(Structured object records)
------------------------------------------------------------

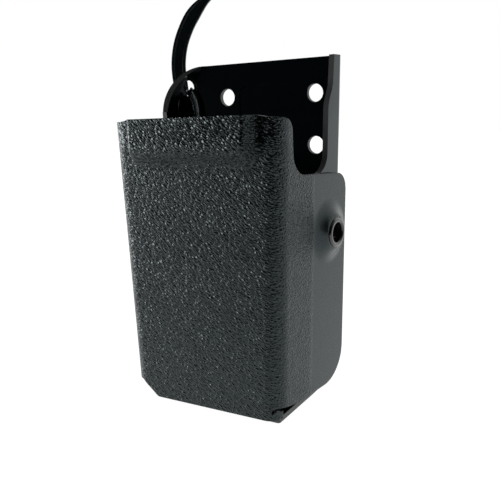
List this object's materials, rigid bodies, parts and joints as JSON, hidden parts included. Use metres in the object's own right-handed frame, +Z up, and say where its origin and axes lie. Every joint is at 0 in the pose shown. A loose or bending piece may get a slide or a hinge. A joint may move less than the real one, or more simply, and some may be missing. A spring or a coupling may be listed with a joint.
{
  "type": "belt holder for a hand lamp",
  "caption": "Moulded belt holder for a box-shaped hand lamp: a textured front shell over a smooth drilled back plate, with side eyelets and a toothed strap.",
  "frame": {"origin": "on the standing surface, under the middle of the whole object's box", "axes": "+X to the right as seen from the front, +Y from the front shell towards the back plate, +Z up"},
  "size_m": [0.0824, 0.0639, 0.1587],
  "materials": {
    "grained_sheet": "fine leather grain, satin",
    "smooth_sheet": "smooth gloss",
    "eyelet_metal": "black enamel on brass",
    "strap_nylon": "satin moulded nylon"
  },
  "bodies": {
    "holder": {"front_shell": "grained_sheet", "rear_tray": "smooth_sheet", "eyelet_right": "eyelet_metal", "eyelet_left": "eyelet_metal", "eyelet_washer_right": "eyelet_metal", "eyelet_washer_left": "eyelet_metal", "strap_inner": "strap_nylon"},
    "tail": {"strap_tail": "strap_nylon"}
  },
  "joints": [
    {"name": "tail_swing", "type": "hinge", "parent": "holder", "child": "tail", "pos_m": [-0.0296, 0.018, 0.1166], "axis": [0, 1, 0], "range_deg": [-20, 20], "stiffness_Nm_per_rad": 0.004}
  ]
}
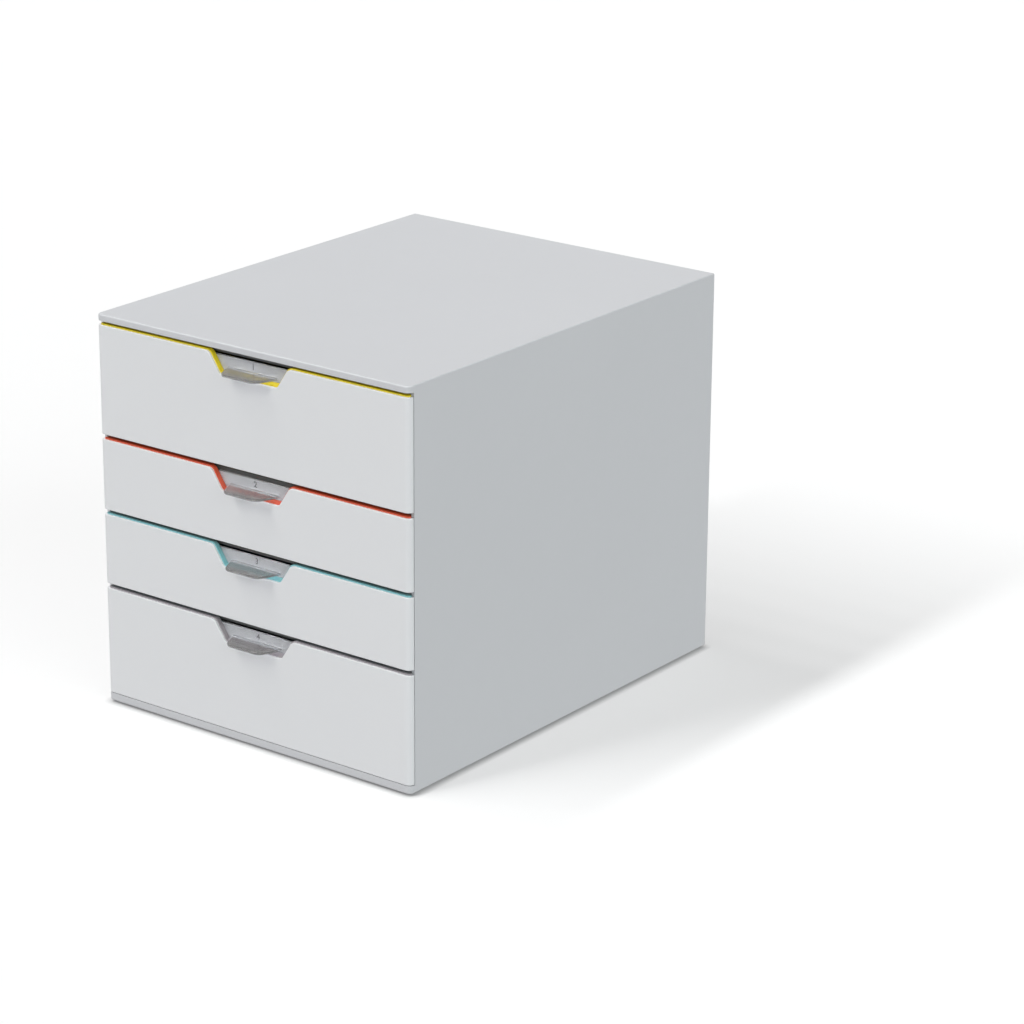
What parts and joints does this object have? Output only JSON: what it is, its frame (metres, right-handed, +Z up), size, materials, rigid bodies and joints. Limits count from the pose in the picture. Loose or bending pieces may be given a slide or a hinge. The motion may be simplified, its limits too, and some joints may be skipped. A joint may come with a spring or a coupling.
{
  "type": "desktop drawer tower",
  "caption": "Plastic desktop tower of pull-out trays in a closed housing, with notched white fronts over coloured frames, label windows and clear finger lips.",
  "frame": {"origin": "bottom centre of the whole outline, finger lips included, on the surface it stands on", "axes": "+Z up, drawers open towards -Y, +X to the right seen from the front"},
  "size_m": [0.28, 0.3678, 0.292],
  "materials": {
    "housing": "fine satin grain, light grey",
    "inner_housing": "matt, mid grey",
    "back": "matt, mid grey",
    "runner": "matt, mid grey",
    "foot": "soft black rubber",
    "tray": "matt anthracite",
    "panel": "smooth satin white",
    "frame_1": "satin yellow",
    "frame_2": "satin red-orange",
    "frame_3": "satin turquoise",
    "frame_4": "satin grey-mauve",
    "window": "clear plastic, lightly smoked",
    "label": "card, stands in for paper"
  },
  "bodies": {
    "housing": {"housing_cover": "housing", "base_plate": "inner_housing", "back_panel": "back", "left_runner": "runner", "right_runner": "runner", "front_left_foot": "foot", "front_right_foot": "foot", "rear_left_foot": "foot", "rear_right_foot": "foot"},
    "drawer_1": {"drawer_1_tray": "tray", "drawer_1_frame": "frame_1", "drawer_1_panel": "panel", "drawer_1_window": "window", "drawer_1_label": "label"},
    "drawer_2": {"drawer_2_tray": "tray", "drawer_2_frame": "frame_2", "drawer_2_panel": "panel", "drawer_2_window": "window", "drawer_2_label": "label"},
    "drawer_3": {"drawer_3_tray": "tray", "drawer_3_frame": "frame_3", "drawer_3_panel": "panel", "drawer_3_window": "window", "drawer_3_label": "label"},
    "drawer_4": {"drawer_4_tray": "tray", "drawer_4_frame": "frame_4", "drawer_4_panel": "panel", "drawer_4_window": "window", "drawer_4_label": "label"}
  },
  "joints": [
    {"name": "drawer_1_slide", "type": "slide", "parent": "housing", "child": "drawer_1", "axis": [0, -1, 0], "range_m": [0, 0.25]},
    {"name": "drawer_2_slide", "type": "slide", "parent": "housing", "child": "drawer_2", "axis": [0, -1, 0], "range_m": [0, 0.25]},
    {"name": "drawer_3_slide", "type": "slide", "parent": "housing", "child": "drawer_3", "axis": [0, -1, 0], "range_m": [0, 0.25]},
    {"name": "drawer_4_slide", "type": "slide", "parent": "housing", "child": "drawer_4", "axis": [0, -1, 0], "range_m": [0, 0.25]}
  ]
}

------------------------------------------------------------

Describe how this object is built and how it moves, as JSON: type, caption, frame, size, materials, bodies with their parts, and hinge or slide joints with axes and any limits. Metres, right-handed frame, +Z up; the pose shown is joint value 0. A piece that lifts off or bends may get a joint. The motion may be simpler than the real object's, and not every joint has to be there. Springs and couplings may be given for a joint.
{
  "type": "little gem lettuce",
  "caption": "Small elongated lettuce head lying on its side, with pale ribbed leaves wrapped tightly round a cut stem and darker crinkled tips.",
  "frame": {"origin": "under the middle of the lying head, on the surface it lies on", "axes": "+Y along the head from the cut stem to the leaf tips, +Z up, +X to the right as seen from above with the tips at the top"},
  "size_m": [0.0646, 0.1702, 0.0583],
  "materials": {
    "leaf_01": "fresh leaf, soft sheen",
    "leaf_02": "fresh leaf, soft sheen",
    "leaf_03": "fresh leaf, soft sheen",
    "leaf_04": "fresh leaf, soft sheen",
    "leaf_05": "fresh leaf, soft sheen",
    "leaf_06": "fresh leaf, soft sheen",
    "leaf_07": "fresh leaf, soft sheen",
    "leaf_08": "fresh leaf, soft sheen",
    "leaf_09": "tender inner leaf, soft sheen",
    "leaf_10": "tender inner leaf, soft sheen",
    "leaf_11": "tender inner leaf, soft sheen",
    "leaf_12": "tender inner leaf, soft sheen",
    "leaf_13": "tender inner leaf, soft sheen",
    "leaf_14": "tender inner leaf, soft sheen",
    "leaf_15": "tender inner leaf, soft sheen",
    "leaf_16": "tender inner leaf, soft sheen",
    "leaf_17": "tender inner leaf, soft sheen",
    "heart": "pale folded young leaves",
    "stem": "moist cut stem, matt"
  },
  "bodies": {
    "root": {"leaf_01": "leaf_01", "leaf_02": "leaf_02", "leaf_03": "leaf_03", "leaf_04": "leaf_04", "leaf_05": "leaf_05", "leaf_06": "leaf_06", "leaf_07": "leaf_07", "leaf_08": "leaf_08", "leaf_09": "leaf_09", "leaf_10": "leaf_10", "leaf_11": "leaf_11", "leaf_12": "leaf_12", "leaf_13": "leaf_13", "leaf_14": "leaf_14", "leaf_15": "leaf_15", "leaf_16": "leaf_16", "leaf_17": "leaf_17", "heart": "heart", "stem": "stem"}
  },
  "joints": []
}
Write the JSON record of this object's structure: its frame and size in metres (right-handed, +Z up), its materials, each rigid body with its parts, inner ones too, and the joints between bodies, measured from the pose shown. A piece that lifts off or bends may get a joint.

------------------------------------------------------------

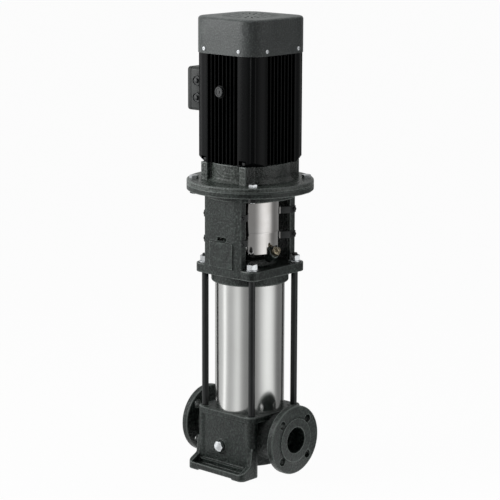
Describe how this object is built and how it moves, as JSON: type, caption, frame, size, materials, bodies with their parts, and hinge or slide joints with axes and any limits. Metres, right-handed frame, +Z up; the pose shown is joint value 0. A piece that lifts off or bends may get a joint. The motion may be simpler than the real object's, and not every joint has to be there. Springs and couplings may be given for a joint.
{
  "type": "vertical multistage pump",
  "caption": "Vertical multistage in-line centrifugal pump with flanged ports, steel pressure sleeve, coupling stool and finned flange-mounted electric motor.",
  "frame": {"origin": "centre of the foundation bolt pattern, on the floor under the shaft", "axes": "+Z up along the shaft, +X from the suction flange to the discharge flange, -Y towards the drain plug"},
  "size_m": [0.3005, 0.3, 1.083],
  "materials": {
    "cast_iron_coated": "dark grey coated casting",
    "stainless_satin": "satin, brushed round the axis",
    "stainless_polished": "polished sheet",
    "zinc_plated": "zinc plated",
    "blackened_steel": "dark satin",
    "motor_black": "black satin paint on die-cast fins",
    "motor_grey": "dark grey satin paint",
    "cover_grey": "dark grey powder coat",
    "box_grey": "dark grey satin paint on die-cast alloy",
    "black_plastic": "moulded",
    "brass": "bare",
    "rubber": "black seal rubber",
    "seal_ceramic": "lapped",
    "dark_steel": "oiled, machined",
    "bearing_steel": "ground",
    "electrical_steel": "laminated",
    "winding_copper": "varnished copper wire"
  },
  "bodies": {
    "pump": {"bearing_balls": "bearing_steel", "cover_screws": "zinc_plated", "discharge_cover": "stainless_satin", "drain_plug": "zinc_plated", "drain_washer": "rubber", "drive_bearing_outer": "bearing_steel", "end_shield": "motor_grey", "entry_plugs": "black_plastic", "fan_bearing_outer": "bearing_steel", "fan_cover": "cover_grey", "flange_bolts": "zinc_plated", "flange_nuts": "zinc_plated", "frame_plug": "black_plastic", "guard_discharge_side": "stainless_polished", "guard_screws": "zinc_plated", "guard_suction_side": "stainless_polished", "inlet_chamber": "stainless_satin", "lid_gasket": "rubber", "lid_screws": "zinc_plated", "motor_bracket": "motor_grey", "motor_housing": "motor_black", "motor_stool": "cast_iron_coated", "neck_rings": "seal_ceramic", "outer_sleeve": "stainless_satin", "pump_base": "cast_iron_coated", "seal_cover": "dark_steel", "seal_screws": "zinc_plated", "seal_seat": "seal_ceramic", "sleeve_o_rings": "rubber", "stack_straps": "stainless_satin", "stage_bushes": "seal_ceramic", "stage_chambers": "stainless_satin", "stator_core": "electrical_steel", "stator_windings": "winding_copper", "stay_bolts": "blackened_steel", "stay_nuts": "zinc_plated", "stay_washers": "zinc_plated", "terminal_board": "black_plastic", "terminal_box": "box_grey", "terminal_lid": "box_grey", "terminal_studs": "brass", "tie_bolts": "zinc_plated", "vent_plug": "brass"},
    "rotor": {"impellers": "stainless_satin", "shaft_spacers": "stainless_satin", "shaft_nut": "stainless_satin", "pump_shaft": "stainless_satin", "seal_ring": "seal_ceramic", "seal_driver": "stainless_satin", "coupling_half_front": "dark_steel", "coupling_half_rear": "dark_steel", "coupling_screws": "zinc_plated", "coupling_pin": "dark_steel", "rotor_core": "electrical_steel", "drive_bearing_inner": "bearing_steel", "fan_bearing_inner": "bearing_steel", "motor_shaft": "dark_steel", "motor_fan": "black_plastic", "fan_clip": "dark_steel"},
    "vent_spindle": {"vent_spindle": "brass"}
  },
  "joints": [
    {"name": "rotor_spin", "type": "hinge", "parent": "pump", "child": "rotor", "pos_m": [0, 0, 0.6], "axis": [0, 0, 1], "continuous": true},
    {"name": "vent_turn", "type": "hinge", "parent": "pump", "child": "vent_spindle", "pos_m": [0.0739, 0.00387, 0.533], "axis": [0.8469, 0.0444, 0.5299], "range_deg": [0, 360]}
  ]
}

------------------------------------------------------------

WRITTEN PROBLEM
Count the lines that hold the string "caption", and reply with that number alone.

RESULT
6